→ Entries supplied:
_ _ _ _ _
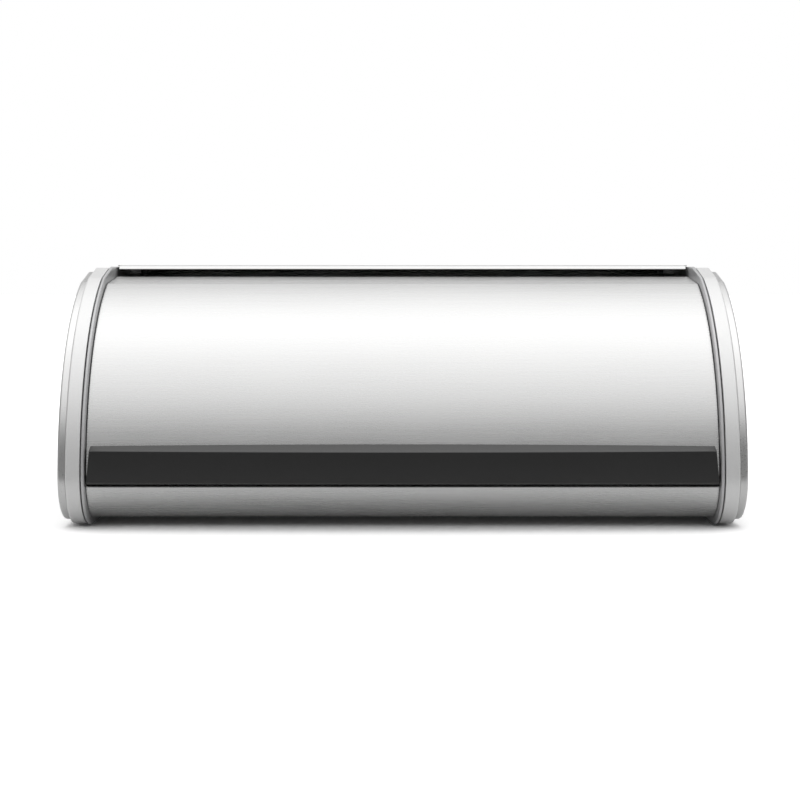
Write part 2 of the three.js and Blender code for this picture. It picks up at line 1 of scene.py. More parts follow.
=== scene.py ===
"""Looks of a roll-top bread box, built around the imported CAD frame.

Sections are drawn in (y, z) millimetres from the hinge axis, as the part itself is drawn, and every
mesh is written in metres in the shared frame.
"""
import json
import math
import bmesh
import bpy
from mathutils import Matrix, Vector


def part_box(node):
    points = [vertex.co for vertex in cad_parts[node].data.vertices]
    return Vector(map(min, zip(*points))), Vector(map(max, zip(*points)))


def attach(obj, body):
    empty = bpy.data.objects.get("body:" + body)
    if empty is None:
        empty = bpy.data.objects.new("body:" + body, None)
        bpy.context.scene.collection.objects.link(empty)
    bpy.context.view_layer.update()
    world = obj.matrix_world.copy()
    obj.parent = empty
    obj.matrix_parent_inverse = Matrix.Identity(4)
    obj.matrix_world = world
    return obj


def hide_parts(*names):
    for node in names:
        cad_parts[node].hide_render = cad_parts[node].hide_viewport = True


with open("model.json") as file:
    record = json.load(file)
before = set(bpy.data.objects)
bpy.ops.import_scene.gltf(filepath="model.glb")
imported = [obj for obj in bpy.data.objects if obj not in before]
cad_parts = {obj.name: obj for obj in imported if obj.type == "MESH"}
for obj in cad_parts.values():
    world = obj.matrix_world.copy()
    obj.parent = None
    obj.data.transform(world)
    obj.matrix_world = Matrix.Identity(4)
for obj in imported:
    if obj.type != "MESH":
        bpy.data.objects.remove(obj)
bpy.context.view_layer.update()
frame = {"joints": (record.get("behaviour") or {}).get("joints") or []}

MM = 0.001

# ---------------------------------------------------------------- sizes, from the frame

HINGE = Vector(frame["joints"][0]["pos_m"])


def cad_box(node):
    """Lowest and highest corner of a node in mm, with y and z from the hinge axis."""
    low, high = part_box(node)
    shift = Vector((0, HINGE.y, HINGE.z))
    return (low - shift) / MM, (high - shift) / MM


def cad_middle(node):
    low, high = cad_box(node)
    return (low + high) / 2


PLATE_LO, PLATE_HI = cad_box("right_side_plate")
BAND_LO, BAND_HI = cad_box("right_end_band")
PANEL_LO, PANEL_HI = cad_box("right_inner_panel")
TRAY_LO, TRAY_HI = cad_box("base_tray")
SHELL_HI = cad_box("rear_shell")[1]
LID_HI = cad_box("lid_sheet")[1]
SIDE_LO, SIDE_HI = cad_box("right_lid_side")
RAIL_LO, RAIL_HI = cad_box("lid_edge_rail")
GRIP_LO, GRIP_HI = cad_box("handle_grip")

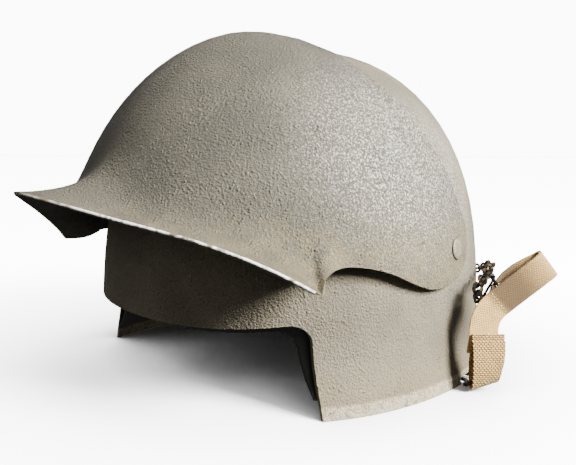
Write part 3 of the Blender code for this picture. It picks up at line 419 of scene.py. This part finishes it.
_ _ _ _ _
→ To be done: Check every line of the entries above for the word "names" and report how many lines contain it, giving the number only.

→ Answer for this exercise: 2